В этих программных строчках заложена и еще одна идея, которая так часто повторялась в пришвинских Дневниках или, например, в известной статье по поводу поэмы Блока «Двенад­цать» (об этом см. главу «Пришвин в восемнадцатом году») — идея враждебной органическому творчеству засмысленности.

Добиться совершенства Пришвину удавалось не всегда, бывало, что описываемый мир растворялся в своем создате­ле. Это относится ко многим его вещам, в том числе и к «Светлому озеру», хотя, говоря об этой книге, Пришвин восхищался своим умением разобраться в сектоведении. По­добного рода «грехов», когда вещь становилась представле­нием, и в раннем, и в более позднем творчестве было пре­достаточно, так что охарактеризовать путь Пришвина в ис­кусстве, путь к слову как постоянное восхождение невоз­можно, да и он сам так не считал. От многих произведений,


написанных в десятые годы («У горелого пня», «Иван-Осляничек», «Саморок», «Семибратский курган»), писатель впоследствии отказался («Вспомнить стыдно, какой вздор написал под Ремизова»; «"Иван Осляничек" — получилась не вещь, а сосулька»; «"Иван Осляничек", детали бесподобны, а в целом вещь никуда не годится»7).

Критика также полагала, что он находился под сильным влиянием Ремизова, что признавали и оба литератора. «По русским просторам много живет моих сыновей. Есть среди них молодые (Леонов), есть моих лет (Замятин). Есть и по­старше (Пришвин)», — говорил Ремизов8.

«Всех, кто подражал ему извне, постигла потом печаль­ная участь.
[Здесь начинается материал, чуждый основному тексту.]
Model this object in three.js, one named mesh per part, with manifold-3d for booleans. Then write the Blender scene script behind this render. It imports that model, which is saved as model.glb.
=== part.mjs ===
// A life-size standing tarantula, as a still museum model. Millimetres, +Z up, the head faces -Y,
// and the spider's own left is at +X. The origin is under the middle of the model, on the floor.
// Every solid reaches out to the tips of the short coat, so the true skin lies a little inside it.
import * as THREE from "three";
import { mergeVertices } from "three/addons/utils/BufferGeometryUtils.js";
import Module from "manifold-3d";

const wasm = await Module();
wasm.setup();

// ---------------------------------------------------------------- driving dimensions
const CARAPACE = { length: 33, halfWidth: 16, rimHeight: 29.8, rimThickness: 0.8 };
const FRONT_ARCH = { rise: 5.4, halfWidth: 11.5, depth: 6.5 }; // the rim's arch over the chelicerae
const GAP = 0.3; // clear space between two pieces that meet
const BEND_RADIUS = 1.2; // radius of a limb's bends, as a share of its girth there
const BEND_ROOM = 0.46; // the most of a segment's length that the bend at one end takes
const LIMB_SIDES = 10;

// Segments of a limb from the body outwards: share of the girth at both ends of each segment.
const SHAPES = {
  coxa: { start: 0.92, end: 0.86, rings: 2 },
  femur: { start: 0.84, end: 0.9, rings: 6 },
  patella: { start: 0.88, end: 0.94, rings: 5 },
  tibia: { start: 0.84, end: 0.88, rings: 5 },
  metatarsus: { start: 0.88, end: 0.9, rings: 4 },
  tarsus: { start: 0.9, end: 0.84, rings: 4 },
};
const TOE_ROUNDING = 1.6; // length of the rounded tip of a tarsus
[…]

Пришлось и мне испытать на себе некоторое время эту заразу ремизовской кори. Но сам Ремизов ненавидел эти подражания ему, и никто другой, как он сам и освободил меня от себя»9, — писал Пришвин.

Нелишне привести еще одно мнение Р. В. Иванова-Ра­зумника:

«...Часто считают стиль А. Ремизова и М. Пришвина тож­дественным.

Это грубая ошибка...Творчество А. Ремизова представля­ется мне с внешней стороны старомосковским:...кремль...яркая причудливость и гениальность храма Василия Бла­женного, хитрые и чудесно сделанные завитушки орнамен­тов... Творчество М. Пришвина представляется мне старо­новгородским: кремль... но без орнаментальных хитрых за­витков, строгая св. София»10.

Сам писатель так оценивал свой литературный путь: «Не­которую маленькую известность, которую получил я в лите­ратуре, я получил совсем не за то, что сделал. Трудов моих, собственно, нет никаких, а есть некоторый психологический литературный опыт, и мне кажется, что никто в литературе этого не сделал, кроме меня, а именно: писать, как живо­писцы, только виденное — во-первых, во-вторых, самое главное — держать свою мысль всегда под контролем виден­ного (интуиция). Я говорю «никто» сознательно, бессозна­тельно талантливые люди делают так все»11.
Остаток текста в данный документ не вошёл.